Did you miss that or just not comprehend it?
Are these the words of a war-mongerer?
George Bush said he tried to avoid war with Iraq and that he doesn't believe in torture. So I guess that settles that. Hey - he said it, so that's conclusive. No need to look at anything else he said or did on the topic.
Oh my. Deep into it tonight. If no one else is going to pick up on this, you know I will. larry, dfh wrote:
With newspapers all over the country cutting back on news staff, why would a publisher pay for an effetist know-nothing [Friedman] with an infinite travel budget if the CIA weren't kicking in?
Operation Mockingbird was the CIA's 30-year, highly successful program to hire and use U.S. journalists as CIA assets. As Deep Throat told Bernstein, "One journalist is worth 20 agents." At its height, Alex Constantine reports the CIA had 3,000 journalists on its payroll. http://www.sourcewatch.org/index.php?title=Talk:Operation_Mockingbird
http://en.wikipedia.org/wiki/Operation_Mockingbird
According to researchers Steve Kangas, Angus Mackenzie and Alex Constantine, Operation Mockingbird was not closed down by the CIA in 1976. For example, in 1998 Kangas argued that CIA asset Richard Mellon Scaife ran "Forum World Features, a foreign news service used as a front to disseminate CIA propaganda around the world."
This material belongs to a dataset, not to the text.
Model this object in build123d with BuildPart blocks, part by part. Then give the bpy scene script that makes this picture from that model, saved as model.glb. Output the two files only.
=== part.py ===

http://www.prisonplanet.com/analysis_louise_01_03_03_mockingbird.html
Less than a year after he wrote that, on February 8, 1999, Kangas was found dead in the bathroom of the Pittsburgh offices of Richard Mellon Scaife. He had been shot in the head. Officially he had committed suicide but some people believe he was murdered. In an article in Salon Magazine, (19th March, 1999) Andrew Leonard asked:
"Why did the police report say the gun wound was to the left of his head, while the autopsy reported a wound on the roof of his mouth? Why had the hard drive on his computer been erased shortly after his death? Why had Scaife assigned his No. 1 private detective, Rex Armistead, to look into Kangas' past?
Better leave it there and make sure my anonymizer proxy is on.